前置きで脱線したが、この本自体は非常に良い本である。ヨーロッパでの歴史教科書の影響もあって、日本でも、日韓、日中韓の歴史の共同研究が行われるようになっている。ドイツでの国際歴史教科書の試みも紆余曲折を経て、生まれたものであることが丹念に描かれている。アジアでの歴史教科書となると、大変な時間を要するかもしれないが、平和を構築していくために、相互理解は欠かせない。福田は国防費のうち情報分析にもっとお金をかけるべきだという考え方をしている政治家であるが、私は、国際間を含む歴史研究そのものにもっと予算をかけた方がよいように思う。

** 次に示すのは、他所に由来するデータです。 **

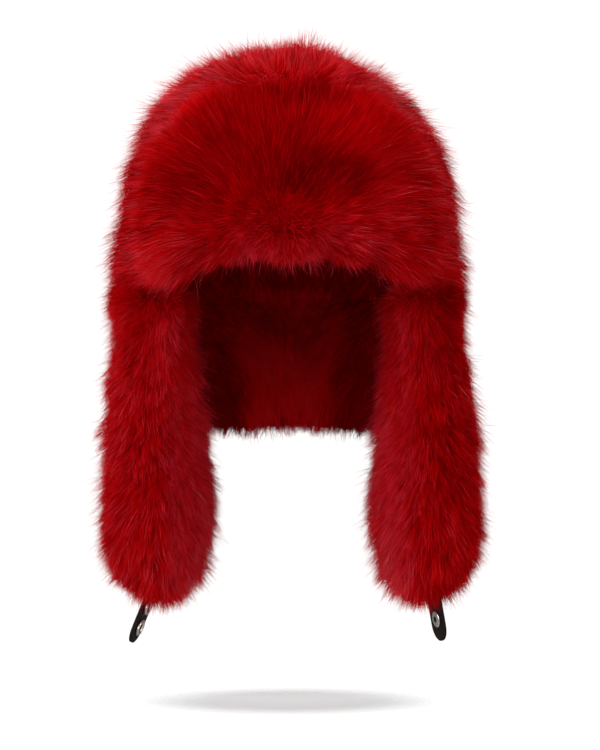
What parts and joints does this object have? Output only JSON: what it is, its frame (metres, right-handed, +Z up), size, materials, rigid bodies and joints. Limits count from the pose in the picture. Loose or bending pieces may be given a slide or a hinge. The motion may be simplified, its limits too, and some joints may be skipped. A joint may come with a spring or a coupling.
{
  "type": "aviator hat",
  "caption": "Deep-pile trapper hat with a turned-up brow flap, a nape curtain and hanging ear flaps that end in leather tabs with press studs.",
  "frame": {"origin": "the head seat: the inside of the crown at its highest point, where the top of the wearer's head touches it", "axes": "+Z up, the front of the hat towards -Y, +X to the right of someone who looks at the front"},
  "size_m": [0.3039, 0.3046, 0.4541],
  "materials": {
    "pile": "long glossy red pile",
    "lining": "dark red knitted backing",
    "leather": "black, fine grain",
    "snap_metal": "nickel plated, lightly brushed"
  },
  "bodies": {
    "root": {"crown_wall": "lining", "crown_fur": "pile", "brow_flap": "pile", "nape_wall": "lining", "nape_fur": "pile", "ear_flap_left": "pile", "ear_flap_right": "pile", "tab_left": "leather", "tab_right": "leather", "snap_left_upper": "snap_metal", "snap_left_lower": "snap_metal", "snap_right": "snap_metal"}
  },
  "joints": []
}
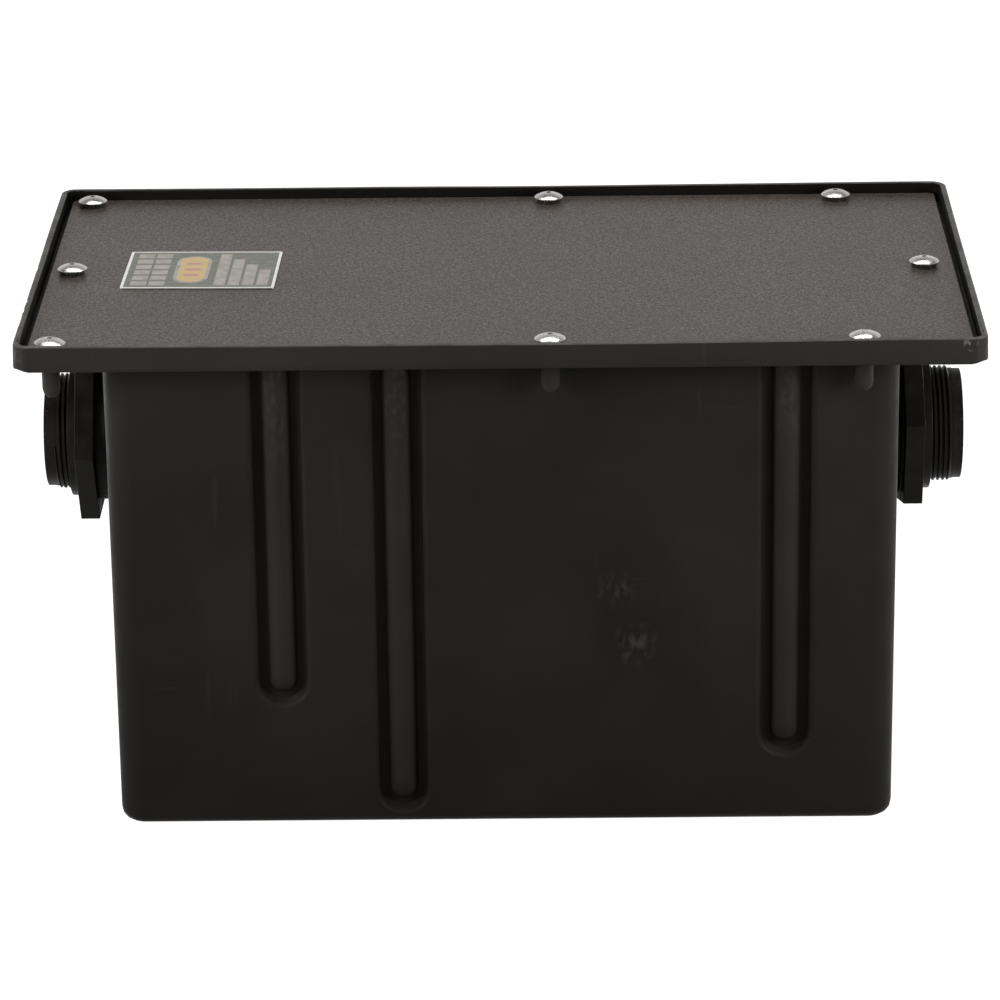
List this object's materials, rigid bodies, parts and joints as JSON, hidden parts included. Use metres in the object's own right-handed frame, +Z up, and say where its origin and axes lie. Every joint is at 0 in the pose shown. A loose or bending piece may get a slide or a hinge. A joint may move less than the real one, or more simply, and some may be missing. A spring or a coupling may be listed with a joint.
{
  "type": "grease trap",
  "caption": "Under-sink grease trap: a moulded tank with an outward rim, a sunk screwed cover, baffle channels in its long walls and a threaded fitting in each end.",
  "frame": {"origin": "on the floor that the tank stands on, below the middle of the rim", "axes": "+X along the tank from inlet to outlet, -Y to the front, +Z up"},
  "size_m": [0.64, 0.372, 0.3563],
  "materials": {
    "tank_plastic": "black moulded polyethylene, satin with a faint orange-peel",
    "cover": "grey-brown, fine sandy grain",
    "gasket": "soft closed-cell rubber",
    "screw_steel": "bright stainless",
    "insert_brass": "turned",
    "baffle_sheet": "smooth sheet",
    "fitting_plastic": "black injection moulded, slight gloss",
    "nameplate": "thin printed foil, satin"
  },
  "bodies": {
    "root": {"cover_gasket": "gasket", "cover_plate": "cover", "cover_screw_1": "screw_steel", "cover_screw_2": "screw_steel", "cover_screw_3": "screw_steel", "cover_screw_4": "screw_steel", "cover_screw_5": "screw_steel", "cover_screw_6": "screw_steel", "cover_screw_7": "screw_steel", "cover_screw_8": "screw_steel", "inlet_baffle": "baffle_sheet", "inlet_fitting": "fitting_plastic", "inlet_gasket": "gasket", "inlet_nut": "fitting_plastic", "inlet_washer": "gasket", "nameplate": "nameplate", "outlet_baffle": "baffle_sheet", "outlet_fitting": "fitting_plastic", "outlet_gasket": "gasket", "outlet_nut": "fitting_plastic", "outlet_washer": "gasket", "screw_insert_1": "insert_brass", "screw_insert_2": "insert_brass", "screw_insert_3": "insert_brass", "screw_insert_4": "insert_brass", "screw_insert_5": "insert_brass", "screw_insert_6": "insert_brass", "screw_insert_7": "insert_brass", "screw_insert_8": "insert_brass", "tank": "tank_plastic", "weir_baffle": "baffle_sheet"}
  },
  "joints": []
}
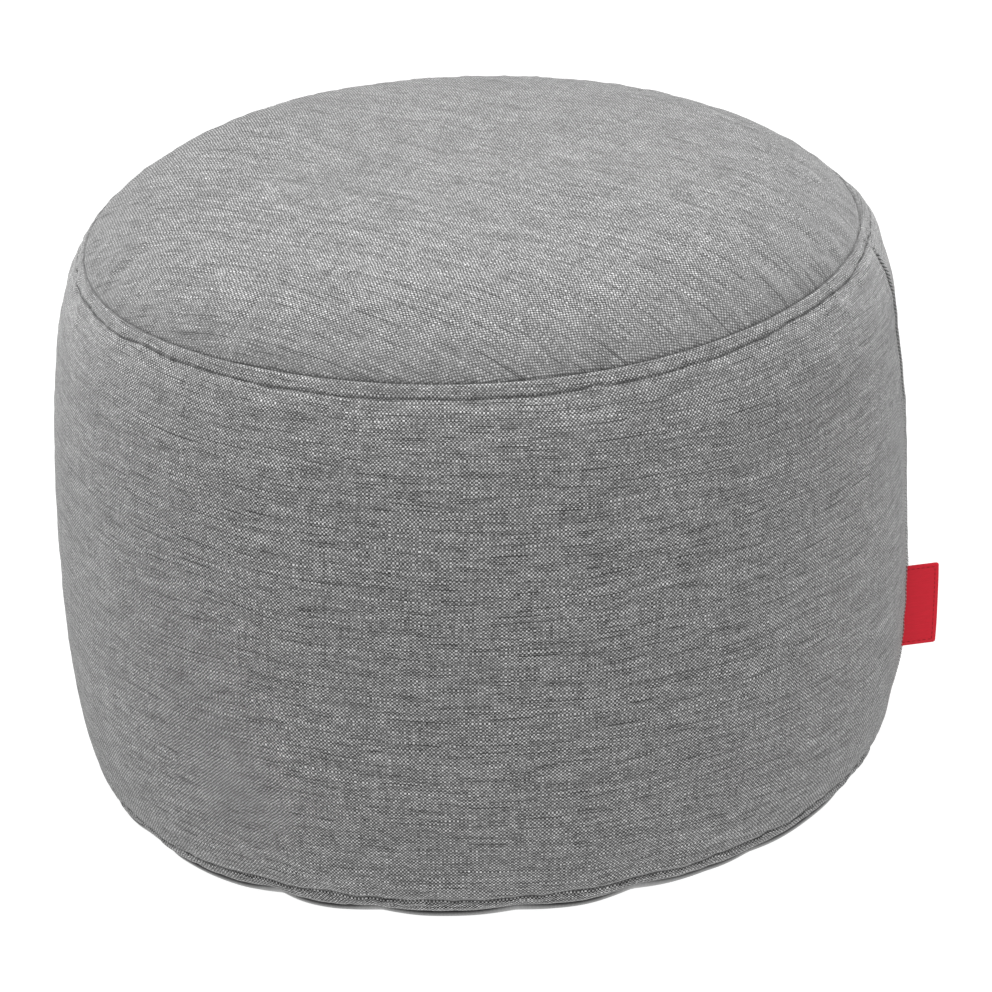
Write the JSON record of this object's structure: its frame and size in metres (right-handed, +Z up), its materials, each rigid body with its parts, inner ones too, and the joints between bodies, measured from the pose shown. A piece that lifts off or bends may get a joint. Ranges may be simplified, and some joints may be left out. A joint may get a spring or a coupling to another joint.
{
  "type": "bean bag footstool",
  "caption": "Round drum-shaped bean bag footstool in grey woven cloth, with a crowned top, topstitched seams and a plain red tag in its side seam.",
  "frame": {"origin": "centre of the flat resting face, on the floor", "axes": "+Z up; -Y towards the front as pictured; +X towards the upright seam and its tag"},
  "size_m": [0.5171, 0.4998, 0.3703],
  "materials": {
    "cloth": "mid-grey melange basket weave, matt with a pale sheen at grazing angles",
    "tag": "plain red folded tape with a stitched border"
  },
  "bodies": {
    "root": {"side_panel": "cloth", "seat_panel": "cloth", "base_panel": "cloth", "label": "tag"}
  },
  "joints": []
}
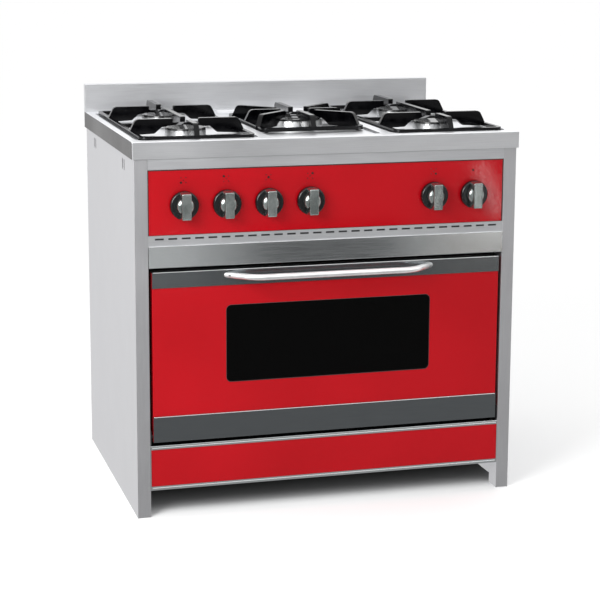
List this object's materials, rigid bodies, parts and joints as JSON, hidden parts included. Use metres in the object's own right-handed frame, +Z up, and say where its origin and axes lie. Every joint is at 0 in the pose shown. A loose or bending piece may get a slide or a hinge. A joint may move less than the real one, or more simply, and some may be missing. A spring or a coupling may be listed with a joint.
{
  "type": "freestanding gas range",
  "caption": "Freestanding gas range: steel body on side panels, hob with cast grates, turning knobs, drop-down oven door with window and bar handle.",
  "frame": {"origin": "centre of the footprint, handle included, on the floor", "axes": "+X the viewer's right, -Y the front, +Z up"},
  "size_m": [0.9, 0.701, 0.92],
  "materials": {
    "brushed_body": "brushed stainless steel, grain along the fold",
    "worktop_steel": "satin stainless steel",
    "polished_strip": "polished stainless strip",
    "dark_strip": "polished stainless strip that mirrors a dark room",
    "galvanised": "galvanised sheet",
    "zinc_screw": "zinc plated",
    "foot_rubber": "black rubber pad",
    "red_enamel": "glossy red enamel",
    "black_enamel": "glossy black enamel",
    "mineral_wool": "mineral wool blanket",
    "chrome_wire": "chromed wire",
    "burner_steel": "aluminised steel tube",
    "gasket": "woven and silicone heat seal",
    "tinted_glass": "dark tinted oven glass",
    "clear_glass": "clear heat-proof glass",
    "hinge_steel": "bright steel",
    "handle_chrome": "satin chromed bar",
    "valve_brass": "turned brass",
    "pipe_aluminium": "drawn aluminium tube",
    "burner_aluminium": "cast aluminium",
    "cap_enamel": "grey enamelled cap",
    "grate_iron": "glossy black enamelled cast iron",
    "knob_black": "black moulded skirt",
    "knob_chrome": "metallised grip"
  },
  "bodies": {
    "range_body": {"side_panel_left": "brushed_body", "side_panel_right": "brushed_body", "front_top_rail": "brushed_body", "worktop": "worktop_steel", "backsplash": "worktop_steel", "vent_strip": "brushed_body", "front_trim": "polished_strip", "rear_panel": "galvanised", "base_pan": "galvanised", "rear_panel_screws": "zinc_screw", "levelling_feet": "foot_rubber", "control_panel": "red_enamel", "lower_panel": "red_enamel", "lower_frame": "brushed_body", "oven_front_frame": "black_enamel", "oven_liner": "black_enamel", "oven_floor": "black_enamel", "oven_insulation": "mineral_wool", "rack_guides": "chrome_wire", "oven_rack": "chrome_wire", "oven_burner": "burner_steel", "hinge_brackets": "hinge_steel", "gas_valves": "valve_brass", "gas_manifold": "pipe_aluminium", "burner_pipes": "pipe_aluminium", "gas_inlet": "valve_brass", "burner_cups": "burner_aluminium", "burner_caps": "cap_enamel", "triple_burner": "burner_aluminium", "door_gasket": "gasket"},
    "oven_door": {"door_front_panel": "red_enamel", "door_top_trim": "dark_strip", "door_bottom_trim": "dark_strip", "door_window_glass": "tinted_glass", "door_inner_panel": "black_enamel", "door_inner_glass": "clear_glass", "door_hinge_blocks": "hinge_steel", "door_handle": "handle_chrome", "handle_screws": "zinc_screw"},
    "stem_1": {"valve_stem_1": "valve_brass"},
    "knob_1": {"knob_skirt_1": "knob_black", "knob_grip_1": "knob_chrome"},
    "stem_2": {"valve_stem_2": "valve_brass"},
    "knob_2": {"knob_skirt_2": "knob_black", "knob_grip_2": "knob_chrome"},
    "stem_3": {"valve_stem_3": "valve_brass"},
    "knob_3": {"knob_skirt_3": "knob_black", "knob_grip_3": "knob_chrome"},
    "stem_4": {"valve_stem_4": "valve_brass"},
    "knob_4": {"knob_skirt_4": "knob_black", "knob_grip_4": "knob_chrome"},
    "stem_5": {"valve_stem_5": "valve_brass"},
    "knob_5": {"knob_skirt_5": "knob_black", "knob_grip_5": "knob_chrome"},
    "stem_6": {"valve_stem_6": "valve_brass"},
    "knob_6": {"knob_skirt_6": "knob_black", "knob_grip_6": "knob_chrome"},
    "grate_left": {"grate_left": "grate_iron"},
    "grate_centre": {"grate_centre": "grate_iron"},
    "grate_right": {"grate_right": "grate_iron"}
  },
  "joints": [
    {"name": "oven_door_hinge", "type": "hinge", "parent": "range_body", "child": "oven_door", "pos_m": [0, -0.2855, 0.186], "axis": [1, 0, 0], "range_deg": [0, 90]},
    {"name": "knob_1_push", "type": "slide", "parent": "range_body", "child": "stem_1", "axis": [0, 1, 0], "range_m": [0, 0.003], "stiffness_N_per_m": 600, "springref_m": -0.002},
    {"name": "knob_1_turn", "type": "hinge", "parent": "stem_1", "child": "knob_1", "pos_m": [-0.335, -0.3075, 0.708], "axis": [0, -1, 0], "range_deg": [0, 210]},
    {"name": "knob_2_push", "type": "slide", "parent": "range_body", "child": "stem_2", "axis": [0, 1, 0], "range_m": [0, 0.003], "stiffness_N_per_m": 600, "springref_m": -0.002},
    {"name": "knob_2_turn", "type": "hinge", "parent": "stem_2", "child": "knob_2", "pos_m": [-0.239, -0.3075, 0.708], "axis": [0, -1, 0], "range_deg": [0, 210]},
    {"name": "knob_3_push", "type": "slide", "parent": "range_body", "child": "stem_3", "axis": [0, 1, 0], "range_m": [0, 0.003], "stiffness_N_per_m": 600, "springref_m": -0.002},
    {"name": "knob_3_turn", "type": "hinge", "parent": "stem_3", "child": "knob_3", "pos_m": [-0.143, -0.3075, 0.708], "axis": [0, -1, 0], "range_deg": [0, 210]},
    {"name": "knob_4_push", "type": "slide", "parent": "range_body", "child": "stem_4", "axis": [0, 1, 0], "range_m": [0, 0.003], "stiffness_N_per_m": 600, "springref_m": -0.002},
    {"name": "knob_4_turn", "type": "hinge", "parent": "stem_4", "child": "knob_4", "pos_m": [-0.047, -0.3075, 0.708], "axis": [0, -1, 0], "range_deg": [0, 210]},
    {"name": "knob_5_push", "type": "slide", "parent": "range_body", "child": "stem_5", "axis": [0, 1, 0], "range_m": [0, 0.003], "stiffness_N_per_m": 600, "springref_m": -0.002},
    {"name": "knob_5_turn", "type": "hinge", "parent": "stem_5", "child": "knob_5", "pos_m": [0.245, -0.3075, 0.708], "axis": [0, -1, 0], "range_deg": [0, 210]},
    {"name": "knob_6_push", "type": "slide", "parent": "range_body", "child": "stem_6", "axis": [0, 1, 0], "range_m": [0, 0.003], "stiffness_N_per_m": 600, "springref_m": -0.002},
    {"name": "knob_6_turn", "type": "hinge", "parent": "stem_6", "child": "knob_6", "pos_m": [0.341, -0.3075, 0.708], "axis": [0, -1, 0], "range_deg": [0, 210]},
    {"name": "grate_left_lift", "type": "slide", "parent": "range_body", "child": "grate_left", "axis": [0, 0, 1], "range_m": [0, 0.12]},
    {"name": "grate_centre_lift", "type": "slide", "parent": "range_body", "child": "grate_centre", "axis": [0, 0, 1], "range_m": [0, 0.12]},
    {"name": "grate_right_lift", "type": "slide", "parent": "range_body", "child": "grate_right", "axis": [0, 0, 1], "range_m": [0, 0.12]}
  ]
}
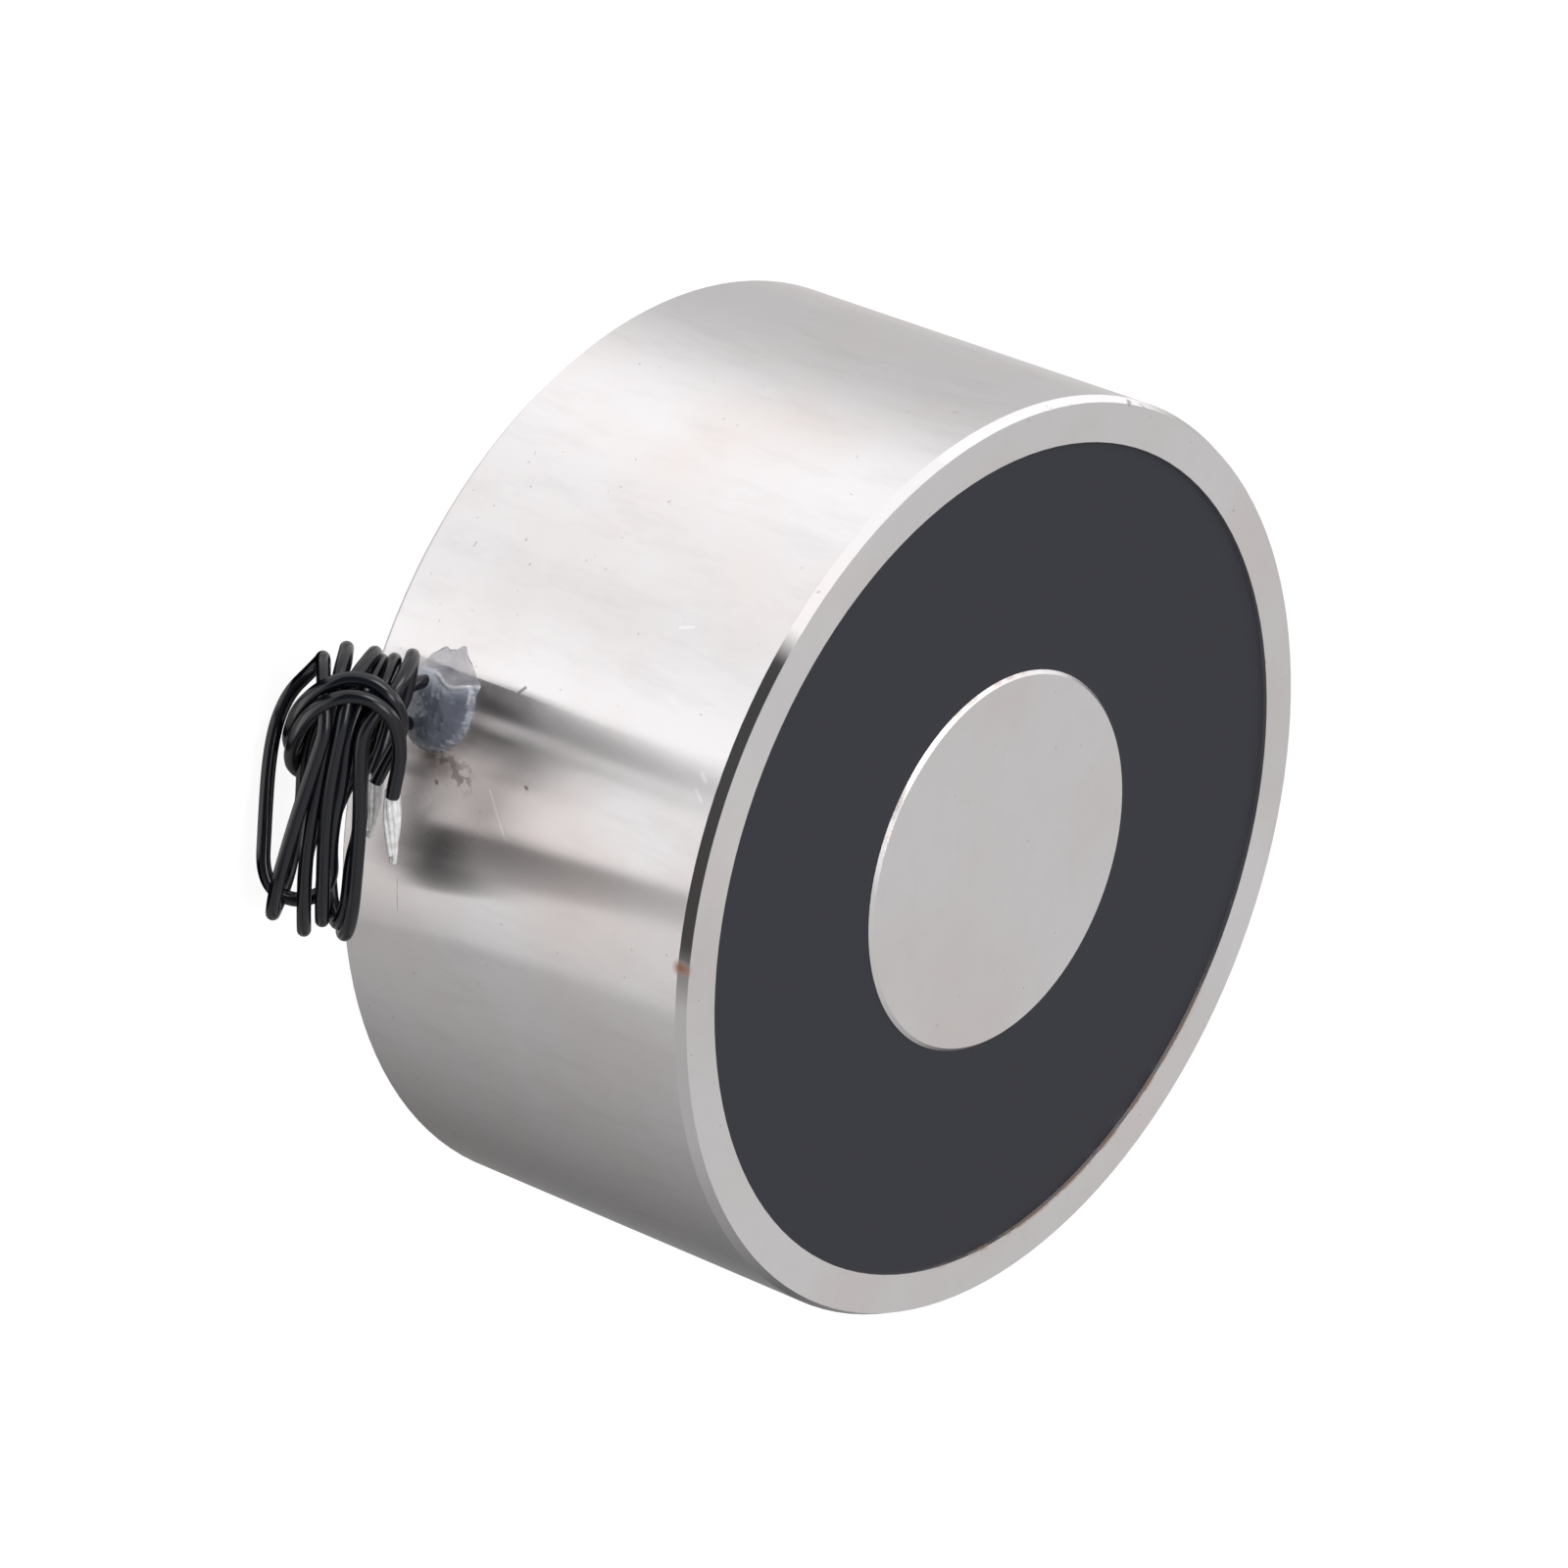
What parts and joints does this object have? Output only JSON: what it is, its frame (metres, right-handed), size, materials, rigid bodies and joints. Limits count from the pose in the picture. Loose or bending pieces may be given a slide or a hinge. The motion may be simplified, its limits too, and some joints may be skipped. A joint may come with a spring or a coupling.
{
  "type": "holding electromagnet",
  "caption": "Round holding electromagnet: steel cup and pole core, potted coil, sealed side cable hole and a tied hank of two bare-ended leads.",
  "frame": {"origin": "centre of the back face, at the mouth of the mounting thread", "axes": "+Z along the magnet's axis from the back face to the holding face; -Y out through the cable hole"},
  "size_m": [0.08, 0.0962, 0.038],
  "materials": {
    "nickel_plated_steel": "satin",
    "moulded_nylon": "matte",
    "enamelled_copper": "gloss",
    "polyester_tape": "gloss",
    "black_epoxy": "matte",
    "shrink_tube": "satin",
    "lead_insulation": "satin",
    "tinned_copper": "gloss",
    "sealant": "gloss"
  },
  "bodies": {
    "root": {"pot": "nickel_plated_steel", "pole_core": "nickel_plated_steel", "bobbin": "moulded_nylon", "coil_winding": "enamelled_copper", "winding_tape": "polyester_tape", "start_tail": "enamelled_copper", "finish_tail": "enamelled_copper", "splice_a": "tinned_copper", "splice_b": "tinned_copper", "sleeve_a": "shrink_tube", "sleeve_b": "shrink_tube", "inner_lead_a": "lead_insulation", "inner_lead_b": "lead_insulation", "potting": "black_epoxy", "cable_seal": "sealant", "lead_tube_a": "lead_insulation", "lead_tube_b": "lead_insulation", "lead_hank": "lead_insulation", "bare_end_a": "tinned_copper", "bare_end_b": "tinned_copper"}
  },
  "joints": []
}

「今日のドイツ・フランス対話は、歴史教科書対話の最も発展した形態と言われている」(45頁)そうだ。EUの統合が進む過程で、一国の歴史から、ヨーロッパの歴史と捉え直しがはじまり、その過程で、従来のドイツとフランスの歴史学者の間では、意見の逆転現象も見られたという。日本で言えば、地誌の水準で考えられた政策と、それより大きな国の水準で評価された地方での政策は、自ずと評価が異なることになることを示唆している。例えば、戦国時代の東北における領土争いは、伊達家の拡大を起こすが、伊達家に滅ぼされた地方は、当初は、自分の領土を失った時点から伊達家の全国制覇の野望があったと考えたかもしれない。しかし、豊臣の全国統一以降は、そこまでの野望が一地方との争いの時点ではまだなかったのではないかと評価が変わることは十分に考えらえる。この本では、コペルニクスを例にうまく説明がなされている。コペルニクスはドイツ人、ポーランド人と両国がそれぞれ主張していたが、新しい国際歴史教科書では、「ヨーロッパ一流の学者」という表現に落ち着いたとのことである。
書かれている内容で特に歴史理解に進展のあった部分に関しては、ドイツ・ポーランド間のものが多かった。また、ヨーロッパの歴史教科書ができる過程で、やはり限界があり、アフリカなどの奴隷貿易については、不正確な叙述に留まっている点なども指摘されていた。真に一国の歴史と世界史に差がなくなるような平和な世界になってほしいものである。郷土愛は、教育で洗脳して得るようなものではないはずだ。